The answer to the question I asked in a civilised world must be ‘no’. On a properly functioning market best employees would refuse to put up with such uncivilised treatment and would flee to work for competitors. Things aren’t so simple when labour market in a specific industry is characterised by over-supply of workforce – this is visible in Polish banking. A good banker will find a job, but room for salary negotiations has shrunk…

Not long ago my opinion on activity of trade unions was similar to this espoused by Mrs Thatcher. I thought trade unionists were spongers with endless unfounded pay rise demands, paralysing growth of businesses. I still see many times they act with detriment to their companies, but where I work things look much different. In pathological situations, such as described above, trade unions are the only organisation capable of standing up for indecently treated employees. Oddly enough, trade unions’ bargaining power is bigger in companies where employees are treated well…

Much has changed since I wrote my summary some three months ago (not only the temperature which is now some 50 degrees higher than then). I have been assigned more duties and given more responsibilities. This has upsides – new challenges, learning & development opportunities and downsides – no measurable reward in return. With each next week I feel more encumbered and less motivated. With a bold face I face new challenges take up more tasks, try to complete them all, but seeing to appreciation of my efforts I can’t see my future where I work. I’ll grind my teeth and wait until I hit two-years’ experience as an analyst, after which I’ll be fulfilling all the criteria in most job openings. Best people I work with are on the lookout for better places to work. If they quit, there’ll be no reason to stay in, and without them this ill-run boat will sink. I’m worried about the number of fatalities, but given the way it is managed, it will meet a well-deserved fate.

So bitter… Am I getting acrimonious?

Sunday, 22 April 2012

Wedding after-thoughts

And so the season of knot-tying in 2012 kicked off. For no apparent reason, each such ceremony brings forth several more or less incongruous considerations in me.

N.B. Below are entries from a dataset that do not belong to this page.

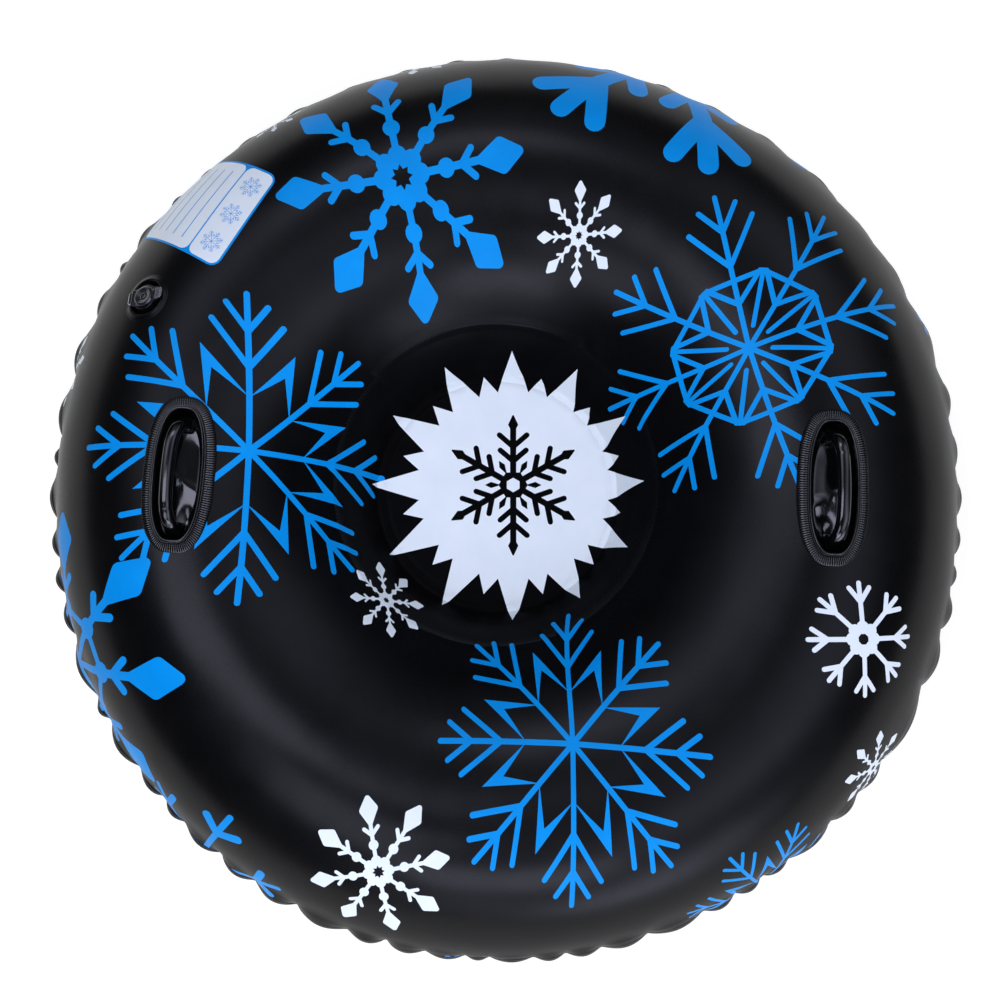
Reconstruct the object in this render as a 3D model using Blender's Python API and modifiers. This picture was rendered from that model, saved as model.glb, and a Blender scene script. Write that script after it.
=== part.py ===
"""Round inflatable snow tube: two welded sheets blown up into a ring, two moulded handles and one valve.

Metres, +Z up. The origin is on the ground under the middle of the ring. +Y points away from the rider's near side.
"""

import math

import bpy
import bmesh
from mathutils import Matrix, Vector

# ---------------------------------------------------------------- driving dimensions (metres, degrees)
SEAM_R = 0.519          # radius of the outer weld, where the two sheets meet
HEM_W = 0.008           # width of the welded hem outside that line
FLOOR_R = 0.139         # radius of the inner weld, the edge of the flat seat floor
UPPER_T = 0.0006        # printed top sheet
LOWER_T = 0.0009        # heavier bottom sheet
PLY_GAP = 0.0003        # clearance kept between pieces that touch
FOOT_HALF_W = 0.0125    # half width of the flat ring that the tube stands on
RING_STEPS = 48         # facets round the tube

HANDLE_R = 0.362        # distance of each handle from the tube's axis
HANDLE_AZ = -1.3        # azimuth of the right handle; the left one is opposite
FLANGE_HALF_W = 0.040
FLANGE_HALF_L = 0.088
FLANGE_TOP = 0.0018     # top of the handle's flange above the sheet
HANDLE_WALL = 0.0014
CUP_DEPTH = 0.0365
BOSS_Y = 0.0575         # the two bosses that the grip stands on
BOSS_R = 0.0095
BOSS_TOP = -0.0240
GRIP_R = 0.0085
GRIP_RISE = 0.0087      # centre line of the grip above the sheet, at its middle
GRIP_BOW = 0.0090       # how far the grip bows to the outside of the tube

VALVE_R = 0.459
VALVE_AZ = 152.3
VALVE_TURN = 26.0       # turn of the pull tab from "straight inwards", towards +Y
VALVE_FLANGE_R = 0.0300
VALVE_FLANGE_BORE = 0.0215
STEM_R = 0.0155
STEM_TOP = 0.0030
STEM_NECK_R = 0.0100
STEM_BORE = 0.0075
STEM_END = -0.0240
FLAP_R = 0.0096
FLAP_T = 0.0008
PLATE_T = 0.0022
PLUG_HINGE = (-0.0176, 0.0026)   # along the tab, above the sheet
VALVE_STEPS = 28


# ---------------------------------------------------------------- clean start and collections
for old in list(bpy.data.objects):
    bpy.data.objects.remove(old, do_unlink=True)

parts = bpy.data.collections.new("snow_tube")
cutters = bpy.data.collections.new("cutters")
for c in (parts, cutters):
    bpy.context.scene.collection.children.link(c)


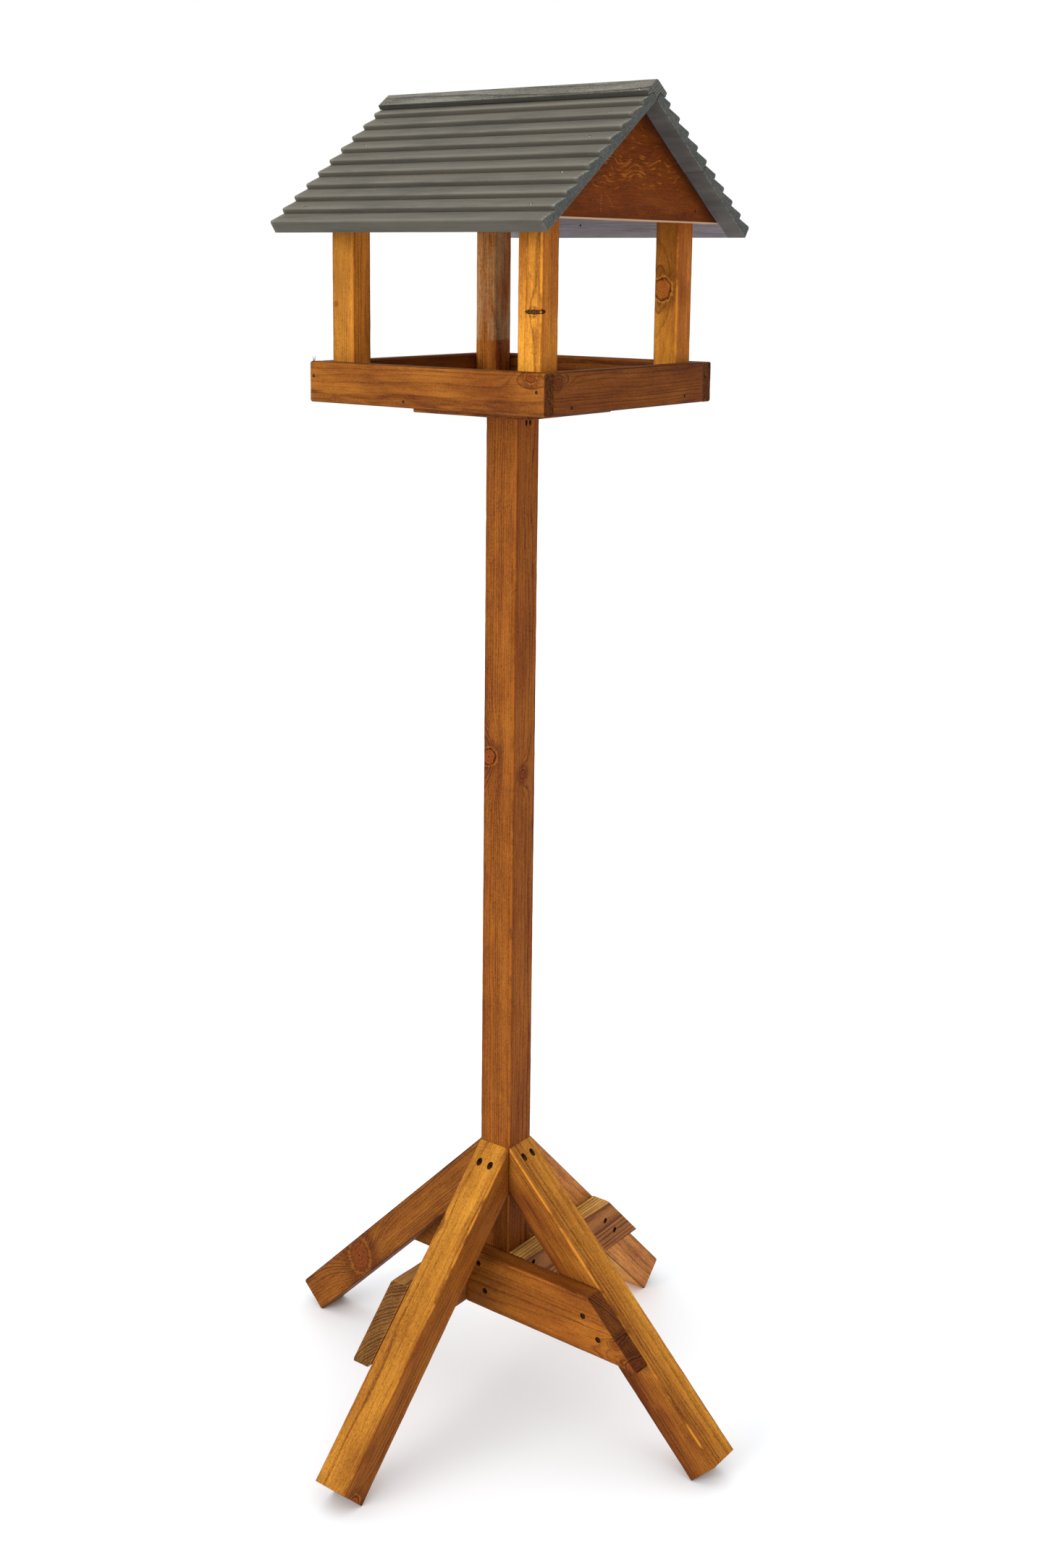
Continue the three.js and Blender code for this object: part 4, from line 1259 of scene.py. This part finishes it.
def make_ridge_cap():
    paint, nodes, shader, colour = wood_surface(
        "cap_paint", CAP_PLACE, "slate", 51, (-30, -55), spacing=6.0, wander=34.0, contrast=0.9, blotch=1.4,
        texture=0.8, deepen=(1.0, 1.05))
    across, height, _ = nodes.place().split()
    # painted shade: the cap's lower edge face is darkened nearly to black, as in the shade under its step
    reach = height * -SIN_ROOF + abs(across) * COS_ROOF
    edge = reach.ramp(CAP_REACH - 1.0, CAP_REACH - 0.3, 0.0, 0.85)
    nodes.put(shader.inputs["Base Color"], colour.to((0.024, 0.023, 0.020), edge))
    piece = sweep("ridge_cap_board", outline_section(cap_outline()), (-HALF_ROOF, 0, 0), (HALF_ROOF, 0, 0),
                  CAP_PLACE, CAP_PLACE, [paint, end_material("cap_end_paint", PAINT_END, 52, ribs=3.2)],
                  seed=50, edge=0.7, wear=0.0, caps="face")
    cut_away(piece, HOLES["ridge_cap"], RAW_WOOD_AND_HOLE_SHADE, CAP_PLACE)
    settle(piece, "painted_roof", "ridge_cap")


def make_roof_nails():
    """Painted nail heads over the gables and along the cap, and the tip of one that came through."""
    paint, nodes, shader = new_material("nail_paint")
    worn = nodes.noise(nodes.place(), 0.5)
    colour = nodes.mix(worn.ramp(0.46, 0.52), PAINT, (0.50, 0.48, 0.42))
    finish_surface(nodes, shader, colour, 0.6, worn, 0.1)

    def spread(outwards, distance, out, x):
        """A pair of nails, each (head, direction), at a place on a slope."""
        y, z = section_point(outwards, distance, out)
        return [((side * x, y, RIDGE + z), (0, -outwards * SIN_ROOF, -COS_ROOF)) for side in (-1, 1)]

    for side, outwards in (("front", -1), ("back", 1)):
        for part, start, spots in (("upper", UPPER_START, (41.0, 85.0)),
                                   ("lower", LOWER_START, (28.0, 89.0))):
            places = []
            for spot in spots:
                out = LAP_BASE + LAP_RISE * (spot / LAP_PITCH % 1)
                places.extend(spread(outwards, start + spot, out, RIM_MIDDLE))
            board = f"roof_{side}_{part}"
            drive_pins(board + "_nails", "painted_roof", paint, places, board, depth=0.4)
    places = [nail for side in (-1, 1) for nail in spread(side, CAP_REACH - 4.0, CAP_FACE, HALF_ROOF - 12)]
    drive_pins("ridge_cap_nails", "painted_roof", paint, places, "ridge_cap", depth=0.4)

    y, z = section_point(1, NAIL_THROUGH, 0.0)
    place = driven((-30.0, y, RIDGE + z), (0.25, -SIN_ROOF, -COS_ROOF))
    top, bore = 6.0, PIN_SHANK + GAP
    tip = lathe([(0, -3.4), (PIN_SHANK, -1.4), (PIN_SHANK, top), (0, top)], 16)
    settle(fastener("roof_nail_tip", tip, place), "fixings")
    hole = lathe([(0, -5.0), (bore, -5.0), (bore, top + GAP), (0, top + GAP)], 16)
    note_hole(hole, place, "roof_back_lower")


make_roof_nails()
make_slopes(end_material("roof_end_paint", PAINT_END, 2))
make_ridge_cap()
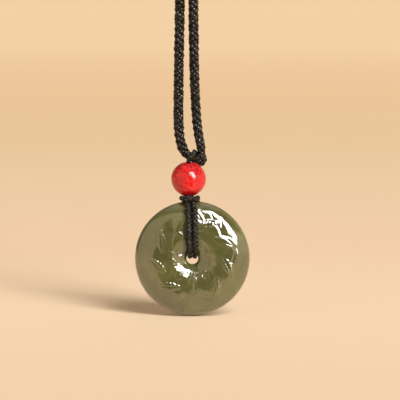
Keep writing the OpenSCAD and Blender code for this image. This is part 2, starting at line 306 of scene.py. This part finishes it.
def thread_material(name, dark, light, threads, twist_mm, roughness):
    """Waxed cotton threads, laid side by side in a flat bundle and twisted.

    Beeswax, of IOR 1.44, gives small hard glints on near black. The threads stand out by 0.03 mm.
    """
    material, tree, shader = new_material(name, {"Roughness": roughness, "IOR": 1.44})
    uv = add_node(tree, "ShaderNodeUVMap", uv_map="strand")
    split = add_node(tree, "ShaderNodeSeparateXYZ", {0: uv})
    twist = add_node(tree, "ShaderNodeMath", {0: split.outputs["X"], 1: 1 / twist_mm}, operation="MULTIPLY")
    turn = add_node(
        tree, "ShaderNodeMath", {0: split.outputs["Y"], 1: threads, 2: twist}, operation="MULTIPLY_ADD"
    )
    angle = add_node(tree, "ShaderNodeMath", {0: turn, 1: math.tau}, operation="MULTIPLY")
    ridge = add_node(tree, "ShaderNodeMath", {0: angle}, operation="SINE")
    place = add_node(tree, "ShaderNodeTexCoord").outputs["Object"]
    fuzz = add_node(tree, "ShaderNodeTexNoise", {"Vector": place, "Scale": 1 / (0.5 * MM), "Detail": 3})
    colour = add_node(
        tree, "ShaderNodeMix", {"Factor": fuzz, 6: linear(dark), 7: linear(light)}, data_type="RGBA"
    )
    tree.links.new(colour.outputs[2], shader.inputs["Base Color"])
    height = add_node(tree, "ShaderNodeMath", {0: ridge, 1: fuzz}, operation="ADD")
    bump = add_node(tree, "ShaderNodeBump", {"Height": height, "Strength": 0.5, "Distance": 0.03 * MM})
    tree.links.new(bump.outputs[0], shader.inputs["Normal"])
    return material


# Painted light and shade: the bundles that turn right are painted lighter, as if lit, and those that
# turn left darker, as if shaded. The right ones are also smoother, as if they took more wax.
neck_thread_painted_lit = thread_material(
    "waxed_cotton_black_painted_lit", "#0c0906", "#1d1710", threads=3, twist_mm=0.9, roughness=0.2
)
neck_thread_painted_shade = thread_material(
    "cotton_black_matt_painted_shade", "#070503", "#130e08", threads=3, twist_mm=0.9, roughness=0.32
)


def plait_core(name, route, cord_d, step, material):
    """The plain threads along a cord's middle, which fill it and show dark between the bundles."""
    core_d = 0.56 * cord_d
    return plait(
        name, route, Turn=0.0, Strands=1, Reach=0.0, Weave=0.0, Lay=cord_d, Width=core_d, Thickness=core_d,
        Step=step, Sides=8, Wander=0.0, Unevenness=0.0, Material=material,
    )


neck_route = smooth_route(placed(NECK_ROWS, FOOT), NECK_ROUTE_GAP)
# The bundles' sizes and places are shares of the cord's thickness.
neck_values = dict(
    Strands=4, Reach=0.345 * NECK_CORD_D, Weave=0.085 * NECK_CORD_D, Lay=NECK_LAY, Width=0.38 * NECK_CORD_D,
    Thickness=0.22 * NECK_CORD_D, Step=NECK_STEP, Sides=6, Wander=0.5, Unevenness=0.12 * NECK_CORD_D,
)
for piece in (
    plait("neck_cord_right_lay", neck_route, Turn=1.0, Material=neck_thread_painted_lit, **neck_values),
    plait("neck_cord_left_lay", neck_route, Turn=-1.0, Material=neck_thread_painted_shade, **neck_values),
    plait_core("neck_cord_core", neck_route, NECK_CORD_D, step=1.5 * MM, material=neck_thread_painted_shade),
):
    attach(piece, "neck_loop")
    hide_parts("neck_cord")

# The joiner.
# The neck cord's two ends meet in a sleeve of the same black thread, wound tightly round
# them and rounded at its ends. It sits high on the loop, behind the neck.
JOINER_D = 4.4 * MM
JOINER_THREAD_W = 0.62 * MM
JOINER_LAY = JOINER_THREAD_W * 0.9
JOINER_TURN_STEPS = 20
JOINER_ROUNDING = 0.8 * MM
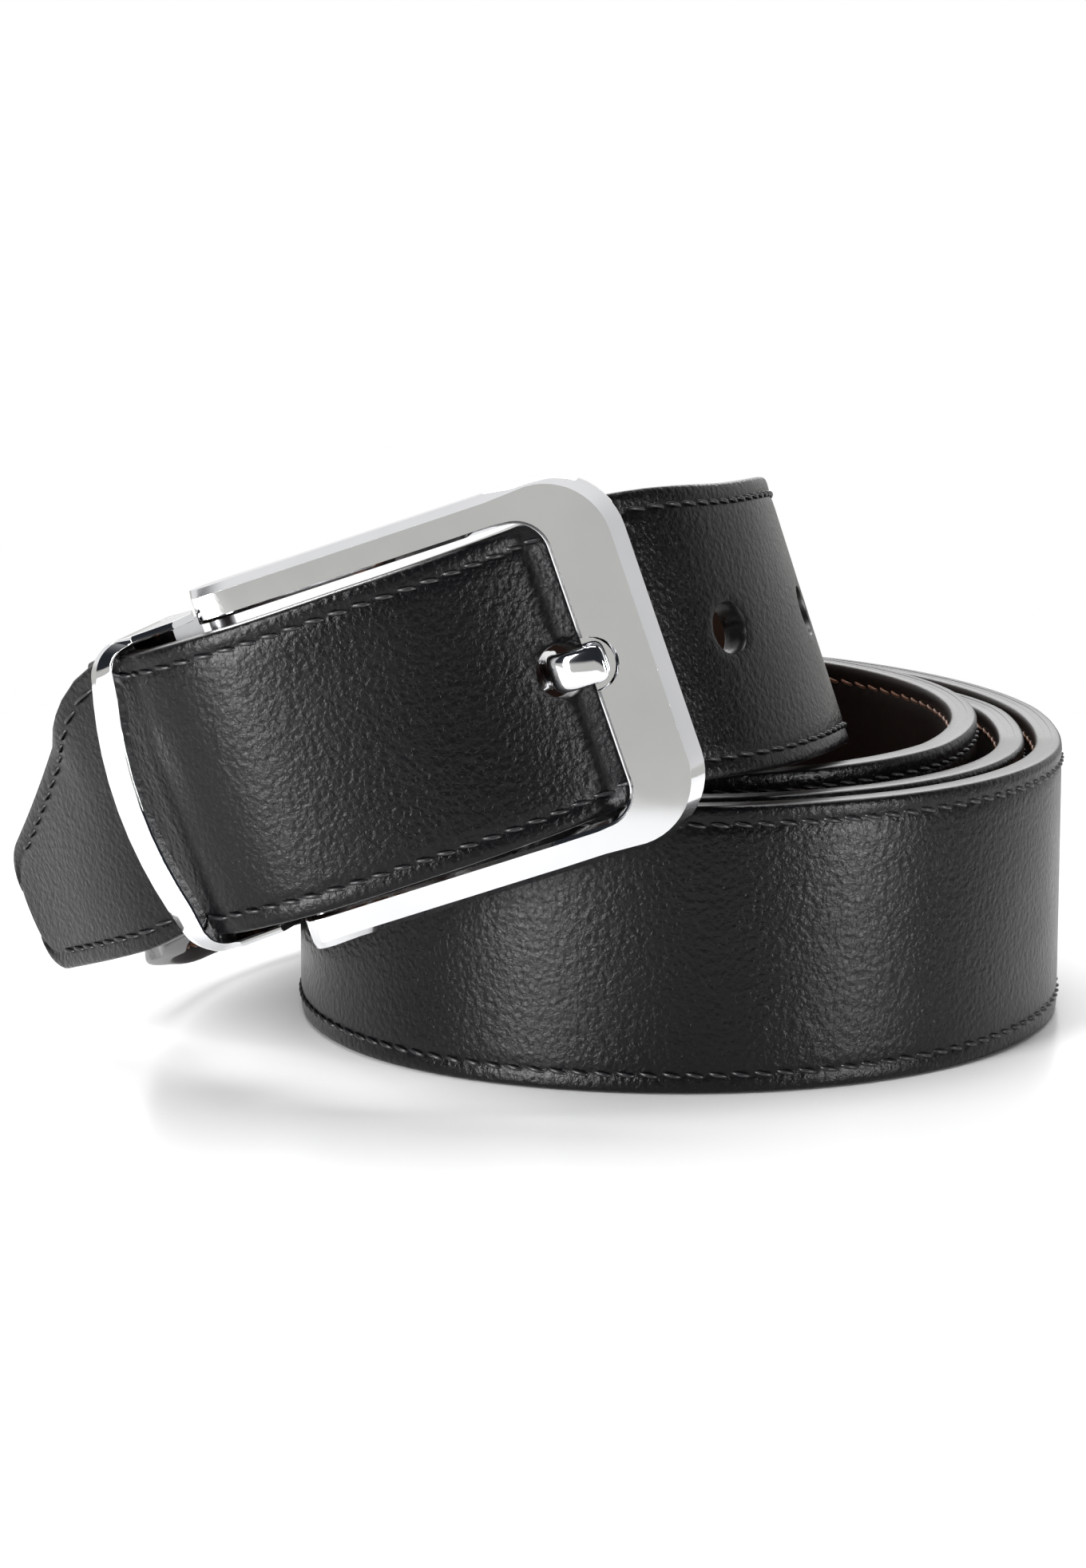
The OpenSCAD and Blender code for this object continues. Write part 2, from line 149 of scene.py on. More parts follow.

Before the event I thought my friend’s wedding would be a great opportunity for our class to meet up. Unsurprisingly, as I pitched up to the scene, I went through a reality check. Albeit I can’t say this was a big let-down, par for the course, given six years that have elapsed since we went separate ways. There were five of us, including me, all boys, the four other still staying in quite close friendship with the groom. So most bonds in my high-school class have broken up…

The number of guests generally wasn’t staggering. Actually this was the third consecutive wedding I attended with a quite low turnout. So the ones that come over are usually family and close friends, plus, judging by the behaviours of some attendees, some onlookers. It’s nice to have a crowd, but I’m bracing myself for a sparse one on my own wedding… Fellow bloggers will be invited anyway.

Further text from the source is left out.